● **EXERCISE DIRECTIONS**
In the listing below, find the line holding "a squeezed waist" and the line holding "before = set(bpy.data.objects)". Write out those two lines and all lines between, exactly, and nothing more.
----- DATA SECTION -----
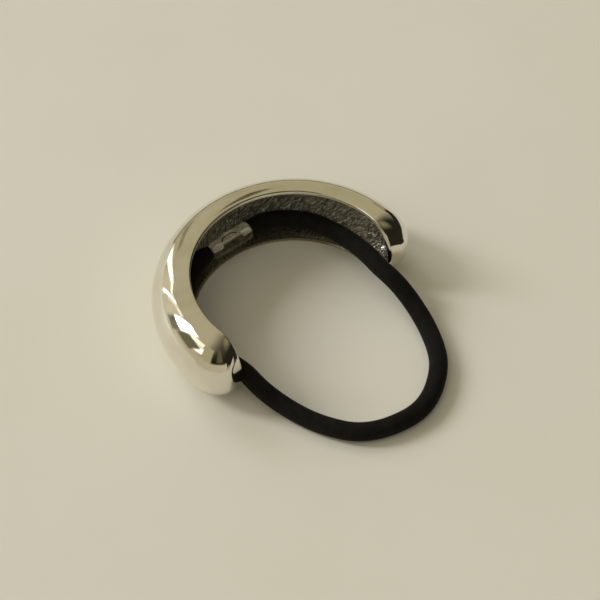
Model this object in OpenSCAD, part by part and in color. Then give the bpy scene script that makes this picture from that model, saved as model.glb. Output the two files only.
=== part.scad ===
// Ponytail cuff: a hollow half-ring of cast metal with an elastic loop, lying on its side.
// +Z is up and the ring's axis, +Y points to the middle of the half-ring, millimetres.

/* [Cuff] */
// Radius from the ring's middle to the mouth of the channel
mouth_r = 21.7; // [18:0.1:32]
// Outer radius of the half-round section, half the cuff's height
section_r = 8.5; // [7:0.1:11]
// Thickness of the cast wall
wall = 1.2; // [0.8:0.1:2]
// Angle that the channel goes round before its rounded tips, in degrees
wrap = 182; // [150:1:200]
// How far the ground front of a tip stands back from a full round
tip_cut = 1.8; // [0.4:0.1:2.6]
// How far the ground front turns towards the middle of the ring, in degrees
tip_turn = 15; // [0:1:25]
// Radius of the ground front, measured in radii of the section
tip_bow = 1.35; // [1.3:0.05:2]

/* [Elastic] */
// Diameter of the braided elastic
elastic_d = 4; // [2:0.1:4.2]

/* [Crimp] */
// Thickness of the crimp round the elastic
crimp_wall = 0.35; // [0.2:0.05:0.8]
// Outer diameter of the crimp at its squeezed waist
waist_d = 4.1; // [3:0.1:4.6]
// Length of the squeezed waist
waist_l = 3.4; // [2:0.1:4]
// Length of each shoulder between the waist and a flare
shoulder_l = 1.2; // [0.4:0.1:1.8]
// How deep each end of the elastic sits in the crimp
socket_l = 1.7; // [1.2:0.1:4]
// Clearance round the elastic in the crimp
socket_gap = 0.1; // [0.05:0.01:0.2]
// Radius of the punched dimple in the waist
dimple_r = 1.8; // [1:0.1:2.4]
// Depth of the punched dimple
dimple_depth = 0.5; // [0.2:0.05:0.9]

/* [Hidden] */
$fn = 96;

// The ground front of a tip: its radius and its distance from the middle of the tip's round.
// The edge between it and the round is a tip's furthest point, edge_turn away from straight ahead.
bow_r = tip_bow * section_r;
front_off = (section_r - tip_cut) * cos(tip_turn);
edge_turn = max(0, acos(front_off / section_r) - tip_turn - (wrap / 2 - 90));

// The frame's origin is the middle of the cuff's footprint
back_y = mouth_r + section_r;
front_y = mouth_r * cos(wrap / 2) - section_r * cos(edge_turn);
ring_y = -(back_y + front_y) / 2;

// Route of the elastic's centre line, from one end in the crimp round to the other
elastic_route = [
    [4.8, 10.7, 6.2],
    [7.8, 10.4, 6.2],
    [10.4, 9.8, 6.2],
    [13.5, 8.0, 6.2],
    [16.2, 5.3, 6.2],
    [18.2, 2.2, 6.2],
    [19.5, -1.6, 6.2],
    [20.2, -5.8, 6.3],
    [20.3, -9.9, 6.5],
    [19.9, -13.8, 6.8],
    [19.3, -17.4, 7.1],
    [19.3, -20.2, 6.8],
    [19.6, -23.3, 5.4],
    [19.5, -27.0, 3.6],
    [18.4, -31.6, 2.4],
    [16.4, -36.2, 2.0],
    [13.3, -40.8, 2.0],
    [9.4, -44.0, 2.0],
    [5.5, -46.0, 2.0],
    [1.0, -46.9, 2.0],
    [-3.8, -46.2, 2.0],
    [-8.4, -44.4, 2.0],
    [-12.2, -41.4, 2.0],
    [-14.7, -37.6, 2.0],
    [-16.6, -33.2, 2.0],
    [-17.9, -28.7, 2.3],
    [-18.9, -24.1, 3.1],
    [-19.4, -20.0, 4.1],
    [-19.3, -16.6, 4.5],
    [-20.0, -12.6, 5.0],
    [-21.1, -8.0, 5.6],
    [-21.2, -3.2, 6.0],
    [-19.7, 1.2, 6.2],
    [-16.7, 5.2, 6.2],
    [-12.8, 8.4, 6.2],
    [-8.8, 10.5, 6.2],
    [-4.9, 11.6, 6.2],
    [-1.9, 11.3, 6.2]
];
elastic_sides = 10;
route_last = len(elastic_route) - 1;

// The crimp lies on the line between the elastic's two ends
crimp_mid = (elastic_route[0] + elastic_route[route_last]) / 2;
crimp_line = elastic_route[0] - elastic_route[route_last];
crimp_turn = atan2(crimp_line.y, crimp_line.x);
crimp_l = norm(crimp_line) + 2 * socket_l;
crimp_d = elastic_d + 2 * (socket_gap + crimp_wall);

function unit(v) = v / norm(v);

// Direction of the route at point i: from the point before it to the point after it
function route_dir(i) =
    unit(elastic_route[min(i + 1, route_last)] - elastic_route[max(i - 1, 0)]);

// Ring of points round the route at point i, square to its direction
function route_ring(i) =
    let (ahead = route_dir(i), side = unit(cross(ahead, [0, 0, 1])), up = cross(side, ahead))
    [for (k = [0 : elastic_sides - 1])
        let (a = 360 * k / elastic_sides)
        elastic_route[i] + elastic_d / 2 * (cos(a) * side + sin(a) * up)];

// Half-round channel section: the outer half of a tube, its mouth on the Y axis
module channel_section() {
    difference() {
        circle(section_r);
        circle(section_r - wall);
        translate([-2 * section_r, -2 * section_r]) square([2 * section_r, 4 * section_r]);
    }
}

// Ball with its front ground to a slight bow, both set in by the same depth. Forwards is -Y.
module ground_ball(depth) {
    intersection() {
        sphere(section_r - depth);
        rotate([0, 0, -tip_turn]) translate([0, bow_r - front_off, 0])
            rotate([0, 90, 0]) cylinder(h = 4 * section_r, r = bow_r - depth, center = true);
    }
}

// Right-hand tip: the quarter of the hollow ball outside the mouth and ahead of the channel
module cuff_tip() {
    rotate([0, 0, 90 - wrap / 2]) translate([mouth_r, 0, section_r])
        intersection() {
            difference() {
                ground_ball(0);
                ground_ball(wall);
            }
            translate([0, -2 * section_r, -2 * section_r])
                cube([2 * section_r, 2 * section_r, 4 * section_r]);
        }
}

module cuff_shell() {
    color("silver") translate([0, ring_y, 0]) {
        rotate([0, 0, 90 - wrap / 2])
            rotate_extrude(angle = wrap)
                translate([mouth_r, section_r]) channel_section();
        for (side = [0, 1]) mirror([side, 0, 0]) cuff_tip();
    }
}

module elastic_loop() {
    rings = [for (i = [0 : route_last]) each route_ring(i)];
    n = elastic_sides;
    walls = [for (i = [0 : route_last - 1], k = [0 : n - 1])
        [i * n + k, i * n + (k + 1) % n, (i + 1) * n + (k + 1) % n, (i + 1) * n + k]];
    start_cap = [for (k = [n - 1 : -1 : 0]) k];
    end_cap = [for (k = [0 : n - 1]) route_last * n + k];
    color("#1c1a1a") polyhedron(rings, concat(walls, [start_cap, end_cap]));
}

// Outline of the crimp from its axis outwards: two flares and a squeezed waist
module crimp_outline() {
    half = crimp_l / 2;
    neck = waist_l / 2;
    polygon([
        [0, -half],
        [crimp_d / 2, -half],
        [crimp_d / 2, -neck - shoulder_l],
        [waist_d / 2, -neck],
        [waist_d / 2, neck],
        [crimp_d / 2, neck + shoulder_l],
        [crimp_d / 2, half],
        [0, half]
    ]);
}

module elastic_crimp() {
    color("#b8b2a8")
        translate(crimp_mid) rotate([0, 90, crimp_turn]) difference() {
            rotate_extrude() crimp_outline();
            for (end = [0, 1]) mirror([0, 0, end])
                translate([0, 0, crimp_l / 2 - socket_l - socket_gap])
                    cylinder(h = socket_l + 1, r = elastic_d / 2 + socket_gap);
            translate([-waist_d / 2 - dimple_r + dimple_depth, 0, 0]) sphere(dimple_r);
        }
}

cuff_shell();
elastic_loop();
elastic_crimp();
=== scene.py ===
# Ponytail cuff: a polished half-ring channel and its black braided elastic, lying on a pale floor.
# Everything is in metres: +Z up, +Y towards the middle of the half-ring, the floor at z = 0.
import bpy
import numpy as np
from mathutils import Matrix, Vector


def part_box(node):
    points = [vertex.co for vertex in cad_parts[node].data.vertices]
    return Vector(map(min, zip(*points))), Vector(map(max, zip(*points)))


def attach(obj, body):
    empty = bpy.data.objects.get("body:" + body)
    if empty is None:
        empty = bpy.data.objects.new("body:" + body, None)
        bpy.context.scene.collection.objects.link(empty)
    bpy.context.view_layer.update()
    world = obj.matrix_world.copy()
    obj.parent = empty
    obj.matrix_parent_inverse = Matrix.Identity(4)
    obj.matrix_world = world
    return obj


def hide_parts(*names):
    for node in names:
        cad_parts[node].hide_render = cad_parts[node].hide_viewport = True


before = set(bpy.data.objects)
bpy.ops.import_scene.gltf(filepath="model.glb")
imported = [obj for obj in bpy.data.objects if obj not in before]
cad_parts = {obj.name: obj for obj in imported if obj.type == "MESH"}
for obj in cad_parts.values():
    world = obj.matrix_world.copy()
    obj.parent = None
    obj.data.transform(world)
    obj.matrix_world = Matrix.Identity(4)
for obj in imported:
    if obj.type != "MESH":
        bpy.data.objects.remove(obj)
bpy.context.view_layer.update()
print("frame loaded:", ", ".join(sorted(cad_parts)))


def addObject(name, data):
    made = bpy.data.objects.new(name, data)
    bpy.context.scene.collection.objects.link(made)
    return made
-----
● **EXERCISE RESULT**
// Outline of the crimp from its axis outwards: two flares and a squeezed waist
module crimp_outline() {
    half = crimp_l / 2;
    neck = waist_l / 2;
    polygon([
        [0, -half],
        [crimp_d / 2, -half],
        [crimp_d / 2, -neck - shoulder_l],
        [waist_d / 2, -neck],
        [waist_d / 2, neck],
        [crimp_d / 2, neck + shoulder_l],
        [crimp_d / 2, half],
        [0, half]
    ]);
}

module elastic_crimp() {
    color("#b8b2a8")
        translate(crimp_mid) rotate([0, 90, crimp_turn]) difference() {
            rotate_extrude() crimp_outline();
            for (end = [0, 1]) mirror([0, 0, end])
                translate([0, 0, crimp_l / 2 - socket_l - socket_gap])
                    cylinder(h = socket_l + 1, r = elastic_d / 2 + socket_gap);
            translate([-waist_d / 2 - dimple_r + dimple_depth, 0, 0]) sphere(dimple_r);
        }
}

cuff_shell();
elastic_loop();
elastic_crimp();
=== scene.py ===
# Ponytail cuff: a polished half-ring channel and its black braided elastic, lying on a pale floor.
# Everything is in metres: +Z up, +Y towards the middle of the half-ring, the floor at z = 0.
import bpy
import numpy as np
from mathutils import Matrix, Vector


def part_box(node):
    points = [vertex.co for vertex in cad_parts[node].data.vertices]
    return Vector(map(min, zip(*points))), Vector(map(max, zip(*points)))


def attach(obj, body):
    empty = bpy.data.objects.get("body:" + body)
    if empty is None:
        empty = bpy.data.objects.new("body:" + body, None)
        bpy.context.scene.collection.objects.link(empty)
    bpy.context.view_layer.update()
    world = obj.matrix_world.copy()
    obj.parent = empty
    obj.matrix_parent_inverse = Matrix.Identity(4)
    obj.matrix_world = world
    return obj


def hide_parts(*names):
    for node in names:
        cad_parts[node].hide_render = cad_parts[node].hide_viewport = True


before = set(bpy.data.objects)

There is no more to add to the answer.